On April 26, 1937, the M&E purchased the caboose from the Lackawanna for $100.00,
and it saw constant service until 1952, when it was retired due to its advanced age.

 

According to railroad historian Thomas Townsend Taber, III, the crew rarely rode in the caboose, preferring instead to travel in the locomotive. No. 1 was primarily a place to hang their rain gear and eat their lunch.

 

The diminutive car was very much a favorite of everyone on the Railroad.
Early in 1952, M&E management considered the idea of preserving their Steam Locomotive No. 7 and Caboose No. 1 on a special display track that was to be set up just west of the Whippany depot... but it was not to be. Instead, No. 7 was unfortunately scrapped,
and the caboose was tucked away in the Morristown enginehouse until 1960, when it was sold to William Whitehead,
who later started the Black River & Western Railroad (BR&W). The caboose later became the property of the BR&W corporation, and for over 25 years it was displayed at their Flemington and Ringoes, NJ sites.
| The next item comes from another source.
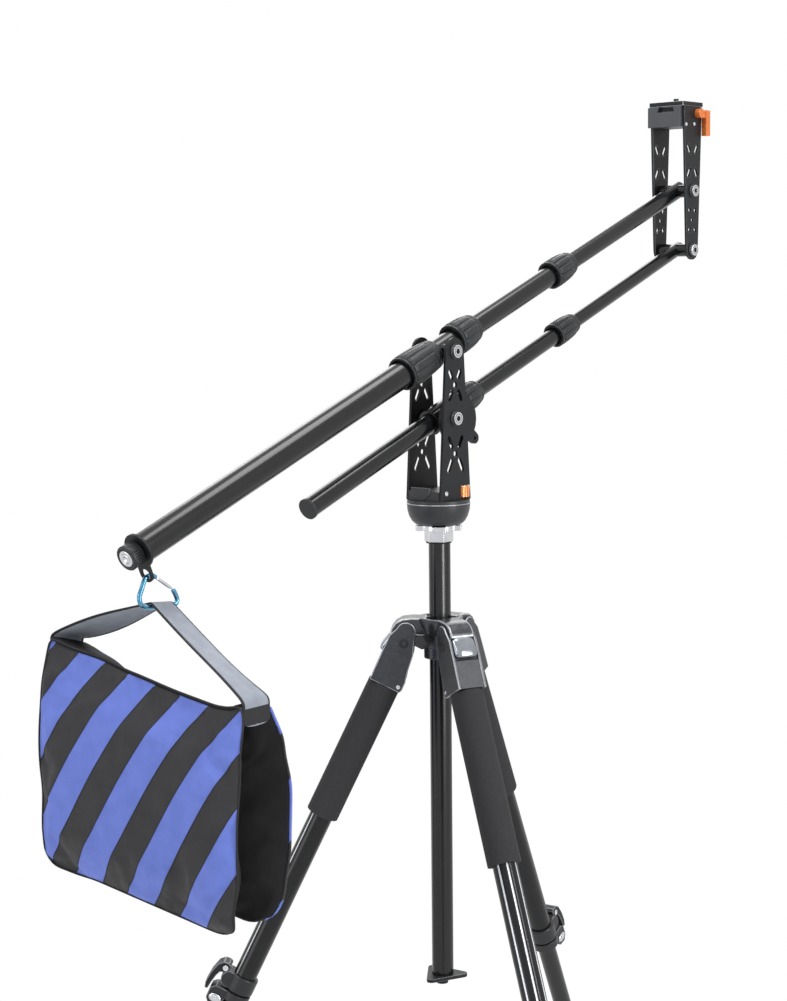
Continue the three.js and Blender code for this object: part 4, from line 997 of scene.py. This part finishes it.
def build_crown():
    hub = turned_piece("crown_hub", pan_origin, UP, HUB, crown_metal, "crown", sides=72, loop=True,
                       edge=0.5)
    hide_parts("crown")
    for number in LEGS:
        hinge = joint_place(f"leg_fold_{number}")
        spoke = hinge - pan_origin
        at = Place(hinge, Vector((spoke.x, spoke.y, 0)).normalized(), UP).at
        extruded(f"crown_arm_{number}", ARM_TOP + ARM_LOW[::-1], at, -ARM_HALF, ARM_HALF, crown_metal,
                 "crown", 1.6, painted_edge_highlight)
        extruded(f"crown_lug_{number}", arc_points(0, 0, 10, -90, 90, 10) + LUG, at, -LUG_HALF, LUG_HALF,
                 crown_metal, "crown", 0.6, crown_metal)


def build_shoulder(leg):
    name = f"leg_shoulder_{leg.number}"
    inner = CORE + arc_points(0, 0, RECESS, 205, 335, 12) + [(15, -6)]
    half = ARM_HALF + 0.4
    core = extruded(name + "_core", inner, leg.at, -half, half, casting, leg.body, 0.8, casting)
    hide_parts(name)
    x, y, radius = CHEEK_TOP
    outline = CHEEK + arc_points(x, y, radius, 180, 0, 14)
    for side, hand in HANDS:
        low, high = sorted((side * (ARM_HALF + 0.2), side * CHEEK_HALF))
        extruded(f"{name}_cheek_{hand}", outline, leg.at, low, high, casting, leg.body, 1,
                 painted_edge_highlight)
        side_screw(leg, f"{name}_screw_{hand}", side, (-14.5, CHEEK_HALF, -45), 2.2, 0.9, leg.body)


TAB_CROWN = ((0.97, -0.2), (1, 0.4), (1, 1.4), (0.96, 2.4), (0.86, 3.1), (0.6, 3.6), (0.3, 3.9), (0.04, 4))
TAB_HALVES, TAB_SIDES, TAB_SQUARE = (13, 11.3), 64, 2 / 5


def squared(value):
    return abs(value) ** TAB_SQUARE * (1 if value > 0 else -1)


def build_tab(leg):
    """The chrome tab: a crowned plate with rounded corners."""
    rings = []
    for share, rise in TAB_CROWN:
        ring = []
        for turn in turns_of(TAB_SIDES):
            wide = squared(cos(turn)) * TAB_HALVES[0] * share
            tall = squared(sin(turn)) * TAB_HALVES[1] * share
            full = 1 + 0.9 * eased(0.5 - tall / 22)
            ring.append(leg.at(15 + rise * full, wide, -6.5 + tall))
        rings.append(ring)
    piece = skin(f"leg_tab_plate_{leg.number}", rings, chrome, f"leg_tab_{leg.number}")
    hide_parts(f"leg_angle_tab_{leg.number}")


LEG_LENGTH, FOOT_HEIGHT = 735, 27


def leg_lower_finish(leg):
    made = Finish(f"leg_lower_{leg.number}", 0.3, specular=0.45)
    share = made.math("LESS_THAN", made.along(leg.up, leg.origin), (FOOT_HEIGHT - LEG_LENGTH) * MM)
    made.colour(made.blend(share, srgb("141517"), srgb("1d1d1e")))
    made.roughness(share, 0.28, 0.8)
    made.bump(made.noise(900, 2), 0.12)
    return made.material


def build_leg_finish(leg):
    dress(nodes[f"leg_lower_tube_{leg.number}"], leg_lower_finish(leg), 0.6)


# Small fittings
NEAR = Vector((0, -1, 0))
FAR = Vector((0, 1, 0))
PLATE_BACK = 24.25
# Each screw's name, its side, and its place along and above its body's pivot
SCREWS = {
    "head": (("fulcrum_foot_screw", NEAR, -16, -148), ("fulcrum_foot_screw_far_rear", FAR, -16, -148),
             ("fulcrum_foot_screw_far_front", FAR, 16, -148)),
    "bracket": (("bracket_deck_screw_rear", NEAR, -15, 77.5), ("bracket_deck_screw_front", NEAR, 2, 78.4),
                ("bracket_deck_screw_far_front", FAR, 8, 80)),
}
# Each body's pivot, and the radius and height of its screws' heads
SCREW_HEADS = {"head": ("boom_tilt", 2.5, 1.1), "bracket": ("bracket_level", 2.2, 0.9)}


def build_screws():
    for body, screws in SCREWS.items():
        pivot, radius, height = SCREW_HEADS[body]
        for name, way, x, z in screws:
            place = joint_place(pivot) + Vector((x, way.y * PLATE_BACK, z)) * MM
            screw(name, place, way, radius, height, body)


KNOB_RIBS = 30


def build_tail_knob():
    """A ribbed knob with a smooth rim and a silver inlay."""
    place, way = joint_place("tail_knob_turn"), joint_axis("tail_knob_turn")
    if (bag_origin - place).dot(way) > 0 or way.x > 0:
        way = -way
    reach = max((p - place).dot(way) for p in points_of("tail_knob")) / MM
    foot = reach - 13.4

    def ribs(turn):
        return 1 - 0.055 * eased(abs(turn * KNOB_RIBS / FULL_TURN % 1 - 0.5) * 4 - 0.5)

    profile = [(foot, 10.4), (foot + 0.6, (12, ribs)), (foot + 8.4, (12, ribs)), (foot + 8.8, 12),
               (reach - 1.2, 12.2), (reach - 0.2, 11.6), (reach, 10.8), (reach, 8.9), (reach - 0.7, 8.7),
               (reach - 0.7, 0.1)]
    knob = turned_piece("tail_knob_ribbed", place, way, profile, dark_plastic_and_painted_shade, "tail_knob",
                        sides=240)
    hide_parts("tail_knob")
    turned_piece("tail_knob_neck", place, way, hoop(foot - 1.6, foot + 0.3, 9, 0.1), dark_plastic_and_painted_shade,
                 "tail_knob", sides=48)
    inlay = [(reach - 0.9, 8.2), (reach + 0.1, 8.2), (reach + 0.4, 7.6), (reach + 0.4, 5.4), (reach, 5),
             (reach, 4.4), (reach + 0.5, 4), (reach + 0.5, (2.6, hexagon)), (reach - 0.6, (2.4, hexagon)),
             (reach - 0.6, 0.1)]
    turned_piece("tail_knob_inlay", place, way, inlay, bright_metal, "tail_knob", sides=72)


BOLTS = {"pivot_bolt_upper": "head", "pivot_bolt_lower": "head", "camera_bolt_upper": "bracket",
         "camera_bolt_lower": "bracket"}
# A black hexagonal plug over each bolt's socket: painted shade in the socket
BOLT_SOCKET_SHADE = hoop(-2.2, 0.05, (2.9, hexagon), 0.1)
# A thin dark ring raised on each bolt's face: painted shade for a groove
BOLT_GROOVE_SHADE = hoop(-0.2, 0.06, 4.5, 5.1)
WASHER = [(-0.1, 4.6), (1, 4.6), (1, 8.1), (-0.1, 8.3)]


def build_bolt_faces():
    """The socket, a black hexagon of painted shade; the groove, a thin dark ring of painted shade; and the
    washer of each bolt.
    """
    for name, body in BOLTS.items():
        points = points_of(name)
        face = min(p.y for p in points)
        heads = [p for p in points if p.y < face + 1 * MM]
        centre = sum(heads, Vector()) / len(heads)
        centre.y = face
        turned_piece(name + "_socket", centre, NEAR, BOLT_SOCKET_SHADE, painted_shade_black, body, sides=36)
        for part, start, profile in (("groove", centre, BOLT_GROOVE_SHADE),
                                     ("washer", centre + FAR * 4.2 * MM, WASHER)):
            turned_piece(f"{name}_{part}", start, NEAR, profile, dark_plastic_and_painted_shade, body, sides=48,
                         loop=True)


def build_base_trim():
    """The seam between the bowl and the turning base, painted bright as a highlight line, and the half disc
    on the base's rear face.
    """
    rim = max(hypot(p.x - pan_origin.x, p.y - pan_origin.y) for p in points_of("bowl")) / MM
    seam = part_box("pan_base")[0].z / MM - pan_origin.z / MM
    profile = hoop(seam - 0.8, seam + 0.1, rim + 0.15, rim - 1.2)
    turned_piece("bowl_seam", pan_origin, UP, profile, painted_edge_highlight, "head", sides=96, loop=True)
    outline = arc_points(3.6, -142.4, 13.4, 180, 360, 18)
    rings = [[pan_origin + Vector((x, y, z)) * MM for y, z in outline] for x in (-24.9, -23.6)]
    relief = skin("base_relief", rings, bowl_black, "head")
    relief.data.materials.append(painted_soft_edge_highlight)
    round_edges(relief, 0.5 * MM, 2, 1)


right_way, forward_way = build_camera()
build_stage(right_way, forward_way)
dress_nodes()
for name in COLLARS:
    build_collar(name)
build_flange(right_way)
for number in LEGS:
    leg = Leg(number)
    for build in (build_leg, build_shoulder, build_tab, build_leg_finish):
        build(leg)
build_crown()
build_strap()
build_bag()
build_screws()
build_tail_knob()
build_bolt_faces()
build_base_trim()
In the mid-1990's, the BR&W conveyed title of the caboose to the United Railroad Historical Society of New Jersey (URHS). In 1998, the Whippany Railway Museum and URHS formed an agreement that, after a 38-year absence, would see No. 1 finally return to "home" rails.
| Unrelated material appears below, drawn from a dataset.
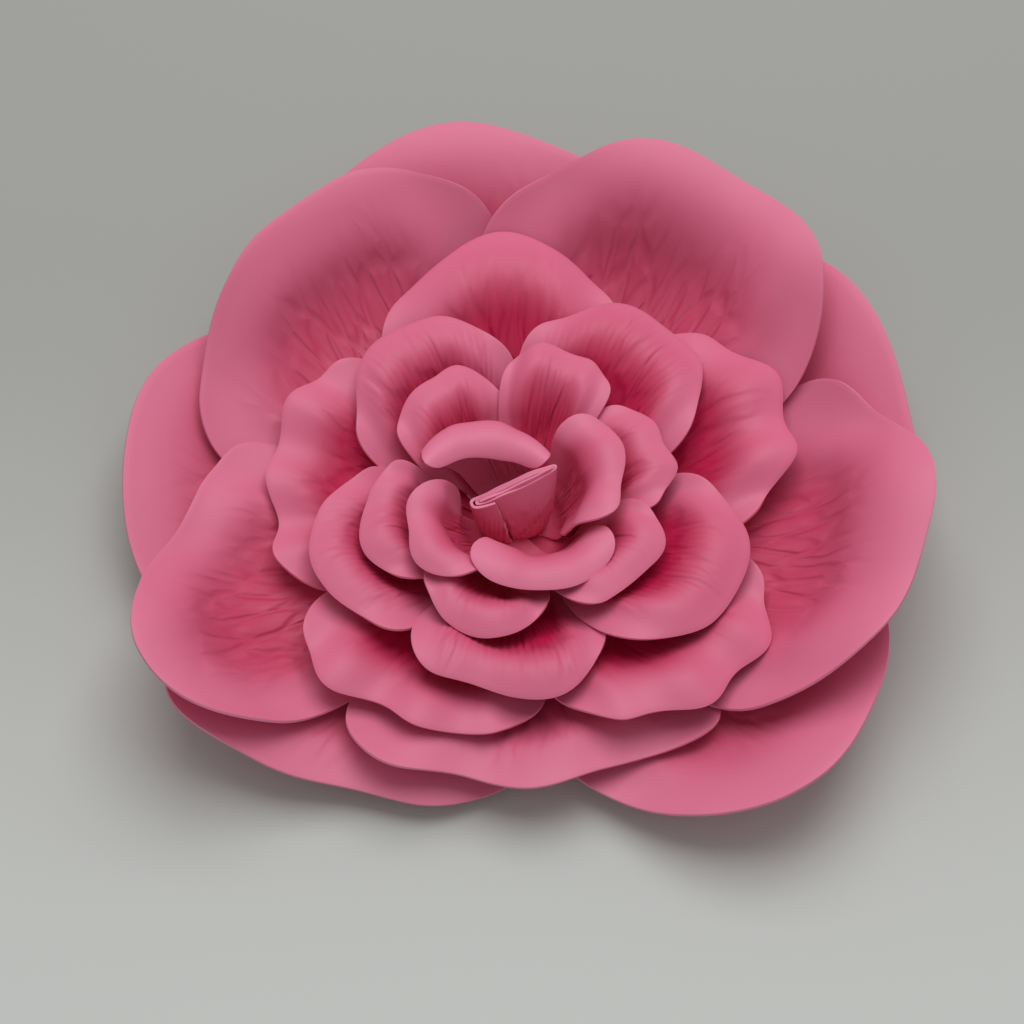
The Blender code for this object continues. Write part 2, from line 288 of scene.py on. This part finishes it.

Prior to its arrival in Whippany, the caboose first had to be trucked from New Hope, PA, its most recent storage site. On July 29, 1998 the caboose was delivered to the Morristown & Erie at its Eden Lane, Cedar Knolls, NJ crossing.
After it had been lifted off the trailer and placed on the rails,
the axle bearings were generously lubricated, and M&E locomotive No. 18 coupled onto the caboose and towed it eastward on its mile-long journey to the Museum site.
Once the caboose was on-site, the real work began. "M&E 1" was in dire need of some major repair: there was a large hole in the roof over one platform,
In addition to a variety of other damage that had resulted from an earlier, abortive restoration attempt that had to be attended to.
In an amazing 5-week period, Museum members succeeded in transforming a tired and worn-out veteran of the rails into what had become a unique addition to the Museum's display of local railroad artifacts. While the exterior of the Century-old caboose reflects its late-1930's M&E appearance, the restoration of the interior is an ongoing Museum project.
Along with our Morristown & Erie Railbus No. 10, Old "Bobber" Caboose No. 1 is a very welcome sight at Whippany, providing visitors an opportunity to examine two historic pieces of equipment which have actually operated in regular service at the site during the first half of the 20th Century.